You can get a portable tank that you dump into and then take the portable tank to a dump station - saves having to tear down and drag the whole camper there.

Is there a camp ground relatively nearby? You could set up the camper there with full hookups (water, electric, sewer), have the use of their showers, etc. Check for weekly and monthly rates. Then move to your property once the septic tank is ready there.

With everything going on with house building - I would consider to minimize the time and hassle of dealing with the camper by setting up in a camp ground.


----------



## ugabulldog (Oct 16, 2006)

vsheetz....you make a good point about just emptying the potable water tank.....much easier, gross,...but much easier.


----------



## bjbatlanta (Jul 16, 2008)

Check into having a portable toilet company coming out and furnishing an aux. tank and pumping on a regular basis if you can't access the septic and don't want to haul the camper to "dump" the tanks....


----------



## Wildie (Jul 23, 2008)

If you have access to the septic tank, water supply and electricity, living on site would be an advantage as theft of building material would be minimized by your presence!

It would be best to follow the usual practice followed by campers in general!

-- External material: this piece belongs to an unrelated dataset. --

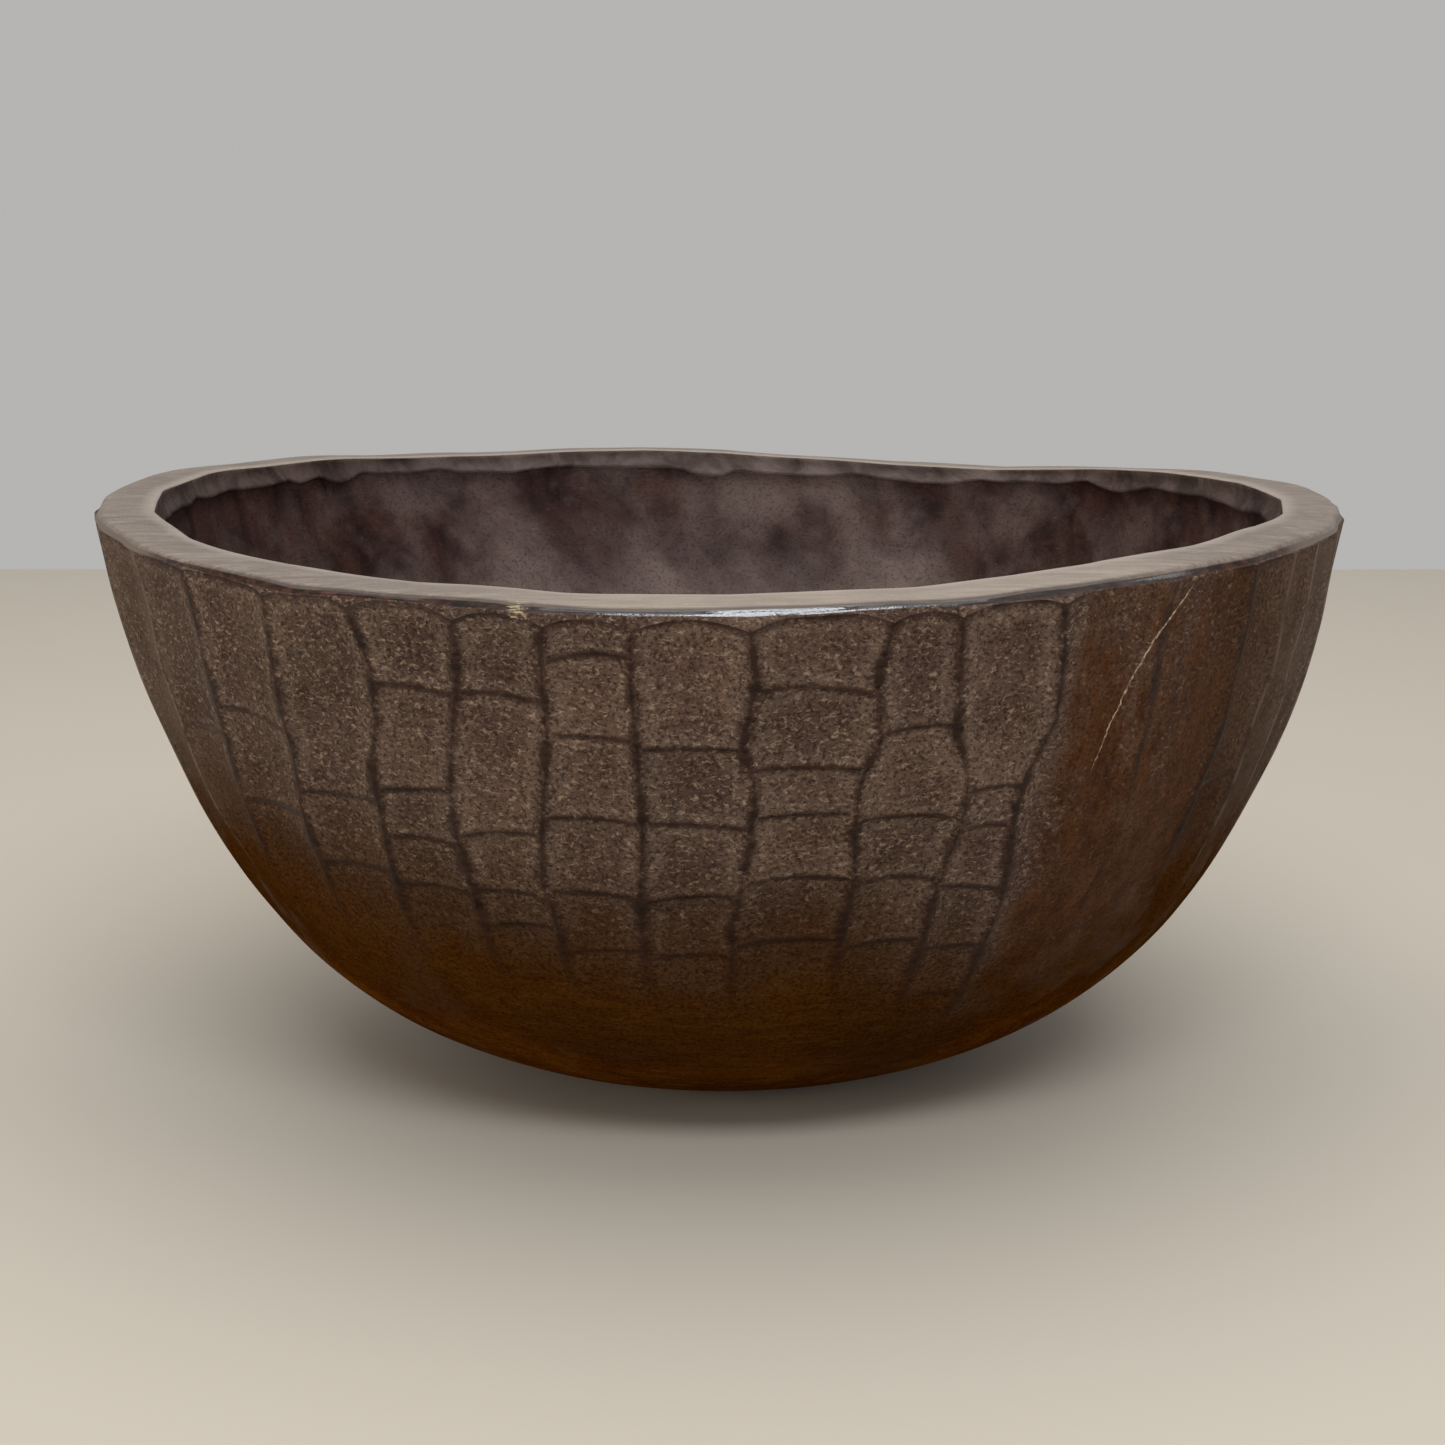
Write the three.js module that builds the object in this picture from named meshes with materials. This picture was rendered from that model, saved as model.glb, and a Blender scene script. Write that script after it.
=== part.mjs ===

The tanks are always kept closed, rather than be allowed to flow continuously!
In the black water tank, solids will back up in the tank, while the fluids run away! Fluids and solids must be kept suspended together, then when the gate valve is opened all will be evacuated together!
After the black water is emptied, then the gray water is dumped, to clean out the remains of the black water!

The FEMA trailers came without tanks, so that the above procedure did not need to be followed!


----------



## vsheetz (Sep 28, 2008)

Here is something else that could help - RV Waste Pump Kit
http://www.campingworld.com/shopping/item/flojet-rv-waste-pump-kit/26125


----------



## Mit678 (Mar 1, 2011)

*Holding tanks*

I have a camper that does not have a holding tank and hooks straight up to a septic tank, will a portable holding tank work on my camper?


----------



## Wildie (Jul 23, 2008)

Mit678 said:


> I have a camper that does not have a holding tank and hooks straight up to a septic tank, will a portable holding tank work on my camper?


 If you don't have a holding tank, but you do have a toilet aboard, there is no problem.
Its when you have a tank, that you cannot allow waste to flow through.


----------



## Mit678 (Mar 1, 2011)

Wildie said:


> If you don't have a holding tank, but you do have a toilet aboard, there is no problem.
> Its when you have a tank, that you cannot allow waste to flow through.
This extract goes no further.